Rows from a 3D modeling dataset:
--- begin ---

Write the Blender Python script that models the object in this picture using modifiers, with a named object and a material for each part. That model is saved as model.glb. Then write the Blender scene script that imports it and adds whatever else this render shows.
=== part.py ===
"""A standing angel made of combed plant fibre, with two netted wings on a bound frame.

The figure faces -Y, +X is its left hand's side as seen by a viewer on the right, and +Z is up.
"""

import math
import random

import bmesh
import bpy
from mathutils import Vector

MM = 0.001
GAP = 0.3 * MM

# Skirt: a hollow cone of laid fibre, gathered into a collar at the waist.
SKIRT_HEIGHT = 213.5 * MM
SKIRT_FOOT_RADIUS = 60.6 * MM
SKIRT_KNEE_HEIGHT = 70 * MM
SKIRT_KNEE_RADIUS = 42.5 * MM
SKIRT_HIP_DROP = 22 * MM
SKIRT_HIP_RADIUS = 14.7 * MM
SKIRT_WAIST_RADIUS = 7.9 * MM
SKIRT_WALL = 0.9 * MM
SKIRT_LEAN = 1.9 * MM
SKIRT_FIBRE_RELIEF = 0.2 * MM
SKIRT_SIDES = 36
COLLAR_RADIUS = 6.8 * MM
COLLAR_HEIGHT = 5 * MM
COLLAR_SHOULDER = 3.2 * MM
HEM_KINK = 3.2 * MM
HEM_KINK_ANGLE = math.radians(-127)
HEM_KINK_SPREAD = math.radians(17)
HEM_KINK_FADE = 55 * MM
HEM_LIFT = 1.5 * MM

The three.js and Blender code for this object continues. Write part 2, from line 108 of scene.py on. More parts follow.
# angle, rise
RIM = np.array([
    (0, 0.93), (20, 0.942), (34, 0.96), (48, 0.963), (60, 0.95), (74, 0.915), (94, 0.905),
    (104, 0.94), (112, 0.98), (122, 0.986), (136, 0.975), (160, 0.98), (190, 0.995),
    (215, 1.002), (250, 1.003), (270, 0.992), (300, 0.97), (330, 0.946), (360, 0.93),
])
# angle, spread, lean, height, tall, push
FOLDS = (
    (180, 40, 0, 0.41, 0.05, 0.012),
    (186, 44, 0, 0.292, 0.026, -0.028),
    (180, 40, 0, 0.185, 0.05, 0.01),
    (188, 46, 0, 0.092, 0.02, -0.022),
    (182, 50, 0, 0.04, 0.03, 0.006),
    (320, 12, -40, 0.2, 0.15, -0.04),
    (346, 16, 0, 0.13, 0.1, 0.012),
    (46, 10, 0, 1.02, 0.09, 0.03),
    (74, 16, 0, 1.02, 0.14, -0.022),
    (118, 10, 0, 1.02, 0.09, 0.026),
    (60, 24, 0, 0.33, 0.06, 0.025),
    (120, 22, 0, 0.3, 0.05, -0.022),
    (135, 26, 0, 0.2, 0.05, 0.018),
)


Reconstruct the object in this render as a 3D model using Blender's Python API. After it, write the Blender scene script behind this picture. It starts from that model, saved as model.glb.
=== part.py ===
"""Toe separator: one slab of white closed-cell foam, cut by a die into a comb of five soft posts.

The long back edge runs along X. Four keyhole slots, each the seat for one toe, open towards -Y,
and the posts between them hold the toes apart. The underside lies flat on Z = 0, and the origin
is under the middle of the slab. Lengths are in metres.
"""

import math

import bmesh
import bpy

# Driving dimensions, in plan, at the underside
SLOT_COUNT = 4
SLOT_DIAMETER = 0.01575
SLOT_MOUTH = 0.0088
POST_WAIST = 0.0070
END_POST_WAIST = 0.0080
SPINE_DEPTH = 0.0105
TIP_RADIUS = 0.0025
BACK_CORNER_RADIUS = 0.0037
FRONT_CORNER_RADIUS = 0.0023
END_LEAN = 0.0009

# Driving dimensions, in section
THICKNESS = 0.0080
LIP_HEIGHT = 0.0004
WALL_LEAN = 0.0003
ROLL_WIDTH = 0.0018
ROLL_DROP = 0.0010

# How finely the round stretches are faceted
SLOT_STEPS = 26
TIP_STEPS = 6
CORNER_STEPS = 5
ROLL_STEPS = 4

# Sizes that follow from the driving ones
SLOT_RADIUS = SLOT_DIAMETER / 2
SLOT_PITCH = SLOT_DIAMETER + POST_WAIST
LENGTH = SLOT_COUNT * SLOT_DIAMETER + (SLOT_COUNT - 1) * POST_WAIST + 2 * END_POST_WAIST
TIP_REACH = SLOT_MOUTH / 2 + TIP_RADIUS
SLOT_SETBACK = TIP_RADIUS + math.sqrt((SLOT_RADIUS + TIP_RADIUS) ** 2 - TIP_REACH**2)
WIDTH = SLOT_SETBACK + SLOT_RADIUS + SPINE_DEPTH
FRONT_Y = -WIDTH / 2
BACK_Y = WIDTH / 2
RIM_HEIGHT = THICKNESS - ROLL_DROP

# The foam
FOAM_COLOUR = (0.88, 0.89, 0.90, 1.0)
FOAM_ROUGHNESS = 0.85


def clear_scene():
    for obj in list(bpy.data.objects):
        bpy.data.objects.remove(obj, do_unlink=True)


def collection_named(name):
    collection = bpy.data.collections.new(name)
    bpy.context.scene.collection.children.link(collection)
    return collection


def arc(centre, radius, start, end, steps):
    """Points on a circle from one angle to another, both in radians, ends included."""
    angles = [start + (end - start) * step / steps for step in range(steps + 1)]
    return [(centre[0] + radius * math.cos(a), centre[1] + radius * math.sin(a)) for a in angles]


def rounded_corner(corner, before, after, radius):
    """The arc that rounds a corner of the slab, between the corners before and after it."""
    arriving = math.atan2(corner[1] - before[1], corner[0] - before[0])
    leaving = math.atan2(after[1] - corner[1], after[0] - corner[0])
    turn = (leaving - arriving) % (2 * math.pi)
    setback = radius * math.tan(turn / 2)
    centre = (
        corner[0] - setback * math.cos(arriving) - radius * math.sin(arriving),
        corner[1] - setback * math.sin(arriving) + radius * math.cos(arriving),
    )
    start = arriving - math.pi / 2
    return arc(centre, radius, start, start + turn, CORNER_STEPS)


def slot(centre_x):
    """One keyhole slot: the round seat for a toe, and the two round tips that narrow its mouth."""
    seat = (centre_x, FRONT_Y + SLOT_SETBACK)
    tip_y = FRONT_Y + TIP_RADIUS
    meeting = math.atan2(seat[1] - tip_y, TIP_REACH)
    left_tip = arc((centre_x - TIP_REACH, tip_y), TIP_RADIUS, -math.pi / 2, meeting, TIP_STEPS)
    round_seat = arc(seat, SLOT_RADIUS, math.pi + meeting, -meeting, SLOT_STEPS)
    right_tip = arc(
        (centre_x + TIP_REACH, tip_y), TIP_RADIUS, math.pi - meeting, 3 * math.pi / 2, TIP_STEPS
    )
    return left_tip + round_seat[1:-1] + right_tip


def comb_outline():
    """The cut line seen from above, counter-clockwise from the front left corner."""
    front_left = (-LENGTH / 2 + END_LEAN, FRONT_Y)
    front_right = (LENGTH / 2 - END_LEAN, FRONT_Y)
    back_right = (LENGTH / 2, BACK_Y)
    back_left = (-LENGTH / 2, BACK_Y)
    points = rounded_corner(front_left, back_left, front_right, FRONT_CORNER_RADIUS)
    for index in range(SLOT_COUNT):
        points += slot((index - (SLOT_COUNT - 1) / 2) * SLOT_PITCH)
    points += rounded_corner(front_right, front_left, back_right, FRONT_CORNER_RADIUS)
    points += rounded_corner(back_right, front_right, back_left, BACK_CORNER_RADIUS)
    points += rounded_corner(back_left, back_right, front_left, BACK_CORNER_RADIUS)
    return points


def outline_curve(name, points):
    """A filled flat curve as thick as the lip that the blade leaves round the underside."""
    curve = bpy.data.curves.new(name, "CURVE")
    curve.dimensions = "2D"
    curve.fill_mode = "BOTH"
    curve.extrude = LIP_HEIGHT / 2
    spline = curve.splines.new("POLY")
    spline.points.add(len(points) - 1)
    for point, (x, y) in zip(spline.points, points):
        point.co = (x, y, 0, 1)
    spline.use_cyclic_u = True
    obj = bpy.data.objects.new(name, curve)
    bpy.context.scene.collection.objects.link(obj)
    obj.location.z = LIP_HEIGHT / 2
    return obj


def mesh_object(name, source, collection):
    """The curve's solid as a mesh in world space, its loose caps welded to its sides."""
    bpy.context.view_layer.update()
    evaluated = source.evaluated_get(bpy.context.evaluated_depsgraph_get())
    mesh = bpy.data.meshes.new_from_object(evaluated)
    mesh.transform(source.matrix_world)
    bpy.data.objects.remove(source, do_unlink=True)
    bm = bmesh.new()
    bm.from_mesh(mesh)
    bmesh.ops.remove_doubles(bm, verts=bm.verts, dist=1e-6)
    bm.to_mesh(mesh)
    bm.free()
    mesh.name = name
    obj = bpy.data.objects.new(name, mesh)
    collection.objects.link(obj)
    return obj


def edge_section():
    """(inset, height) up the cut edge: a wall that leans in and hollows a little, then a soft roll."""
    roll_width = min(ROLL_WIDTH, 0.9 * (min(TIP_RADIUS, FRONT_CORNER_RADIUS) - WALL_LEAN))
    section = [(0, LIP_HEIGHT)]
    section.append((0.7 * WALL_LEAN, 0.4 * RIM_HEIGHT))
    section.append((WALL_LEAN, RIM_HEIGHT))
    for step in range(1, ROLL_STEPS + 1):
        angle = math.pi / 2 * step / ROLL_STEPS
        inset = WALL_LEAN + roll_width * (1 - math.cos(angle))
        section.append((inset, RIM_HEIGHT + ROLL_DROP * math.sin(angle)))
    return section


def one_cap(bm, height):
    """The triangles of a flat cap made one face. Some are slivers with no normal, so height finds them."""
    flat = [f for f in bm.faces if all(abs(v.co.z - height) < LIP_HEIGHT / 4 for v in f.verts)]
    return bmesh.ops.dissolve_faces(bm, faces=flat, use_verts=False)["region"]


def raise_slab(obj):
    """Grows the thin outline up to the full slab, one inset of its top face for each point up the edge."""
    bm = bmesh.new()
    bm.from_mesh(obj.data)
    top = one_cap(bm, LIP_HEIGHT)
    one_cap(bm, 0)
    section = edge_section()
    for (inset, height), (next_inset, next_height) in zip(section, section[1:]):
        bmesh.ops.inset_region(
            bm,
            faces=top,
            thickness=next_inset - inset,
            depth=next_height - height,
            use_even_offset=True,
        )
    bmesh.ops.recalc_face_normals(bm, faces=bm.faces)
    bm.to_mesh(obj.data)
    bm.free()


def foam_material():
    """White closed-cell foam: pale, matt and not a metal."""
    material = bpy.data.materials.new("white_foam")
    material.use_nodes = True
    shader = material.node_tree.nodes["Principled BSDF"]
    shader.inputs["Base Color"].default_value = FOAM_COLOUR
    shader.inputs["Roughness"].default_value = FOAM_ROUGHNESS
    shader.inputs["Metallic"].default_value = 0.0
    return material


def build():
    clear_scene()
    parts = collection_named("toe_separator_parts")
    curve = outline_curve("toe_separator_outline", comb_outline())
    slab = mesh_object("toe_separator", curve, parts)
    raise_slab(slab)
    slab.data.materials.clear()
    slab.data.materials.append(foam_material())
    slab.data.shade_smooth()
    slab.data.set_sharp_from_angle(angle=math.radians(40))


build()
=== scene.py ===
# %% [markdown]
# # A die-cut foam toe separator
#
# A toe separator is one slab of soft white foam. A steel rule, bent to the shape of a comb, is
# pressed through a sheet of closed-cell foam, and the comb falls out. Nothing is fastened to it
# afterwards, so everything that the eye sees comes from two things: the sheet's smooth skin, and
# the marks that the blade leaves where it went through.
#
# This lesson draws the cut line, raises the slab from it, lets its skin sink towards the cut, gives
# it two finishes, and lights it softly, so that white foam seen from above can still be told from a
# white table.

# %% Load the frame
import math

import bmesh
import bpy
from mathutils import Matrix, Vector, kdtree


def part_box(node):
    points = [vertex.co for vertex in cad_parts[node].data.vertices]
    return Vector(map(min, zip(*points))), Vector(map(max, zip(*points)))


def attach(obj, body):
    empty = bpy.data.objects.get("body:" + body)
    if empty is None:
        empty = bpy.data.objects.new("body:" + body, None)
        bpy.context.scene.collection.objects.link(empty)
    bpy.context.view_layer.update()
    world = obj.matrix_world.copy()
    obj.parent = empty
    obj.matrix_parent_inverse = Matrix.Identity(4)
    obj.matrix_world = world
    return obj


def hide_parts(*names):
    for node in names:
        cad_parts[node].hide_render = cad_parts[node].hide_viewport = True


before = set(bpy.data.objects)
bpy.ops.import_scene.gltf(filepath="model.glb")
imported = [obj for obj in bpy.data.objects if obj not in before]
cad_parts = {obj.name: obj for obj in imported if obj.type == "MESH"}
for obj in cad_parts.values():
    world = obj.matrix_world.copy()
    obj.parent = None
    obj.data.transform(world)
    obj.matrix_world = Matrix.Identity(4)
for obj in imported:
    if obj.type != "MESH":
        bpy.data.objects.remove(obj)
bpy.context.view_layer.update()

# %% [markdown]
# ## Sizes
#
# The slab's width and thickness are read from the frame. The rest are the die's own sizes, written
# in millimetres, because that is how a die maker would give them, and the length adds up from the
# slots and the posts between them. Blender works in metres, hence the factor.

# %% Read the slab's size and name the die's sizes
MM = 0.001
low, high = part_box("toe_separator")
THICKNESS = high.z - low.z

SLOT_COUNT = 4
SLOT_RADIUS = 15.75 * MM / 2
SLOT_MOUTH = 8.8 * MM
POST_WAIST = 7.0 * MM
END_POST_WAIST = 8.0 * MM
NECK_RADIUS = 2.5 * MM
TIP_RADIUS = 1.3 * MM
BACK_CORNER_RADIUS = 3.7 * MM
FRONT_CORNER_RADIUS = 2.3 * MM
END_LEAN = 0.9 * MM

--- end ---

GIVEN TASK: Everything from the line containing "for (inset, height), (next_inset, next_height)" down to the line containing "points = [vertex.co" should be retyped exactly, both lines included, and nothing more.

WRITTEN RESPONSE:
    for (inset, height), (next_inset, next_height) in zip(section, section[1:]):
        bmesh.ops.inset_region(
            bm,
            faces=top,
            thickness=next_inset - inset,
            depth=next_height - height,
            use_even_offset=True,
        )
    bmesh.ops.recalc_face_normals(bm, faces=bm.faces)
    bm.to_mesh(obj.data)
    bm.free()


def foam_material():
    """White closed-cell foam: pale, matt and not a metal."""
    material = bpy.data.materials.new("white_foam")
    material.use_nodes = True
    shader = material.node_tree.nodes["Principled BSDF"]
    shader.inputs["Base Color"].default_value = FOAM_COLOUR
    shader.inputs["Roughness"].default_value = FOAM_ROUGHNESS
    shader.inputs["Metallic"].default_value = 0.0
    return material


def build():
    clear_scene()
    parts = collection_named("toe_separator_parts")
    curve = outline_curve("toe_separator_outline", comb_outline())
    slab = mesh_object("toe_separator", curve, parts)
    raise_slab(slab)
    slab.data.materials.clear()
    slab.data.materials.append(foam_material())
    slab.data.shade_smooth()
    slab.data.set_sharp_from_angle(angle=math.radians(40))


build()
=== scene.py ===
# %% [markdown]
# # A die-cut foam toe separator
#
# A toe separator is one slab of soft white foam. A steel rule, bent to the shape of a comb, is
# pressed through a sheet of closed-cell foam, and the comb falls out. Nothing is fastened to it
# afterwards, so everything that the eye sees comes from two things: the sheet's smooth skin, and
# the marks that the blade leaves where it went through.
#
# This lesson draws the cut line, raises the slab from it, lets its skin sink towards the cut, gives
# it two finishes, and lights it softly, so that white foam seen from above can still be told from a
# white table.

# %% Load the frame
import math

import bmesh
import bpy
from mathutils import Matrix, Vector, kdtree


def part_box(node):
    points = [vertex.co for vertex in cad_parts[node].data.vertices]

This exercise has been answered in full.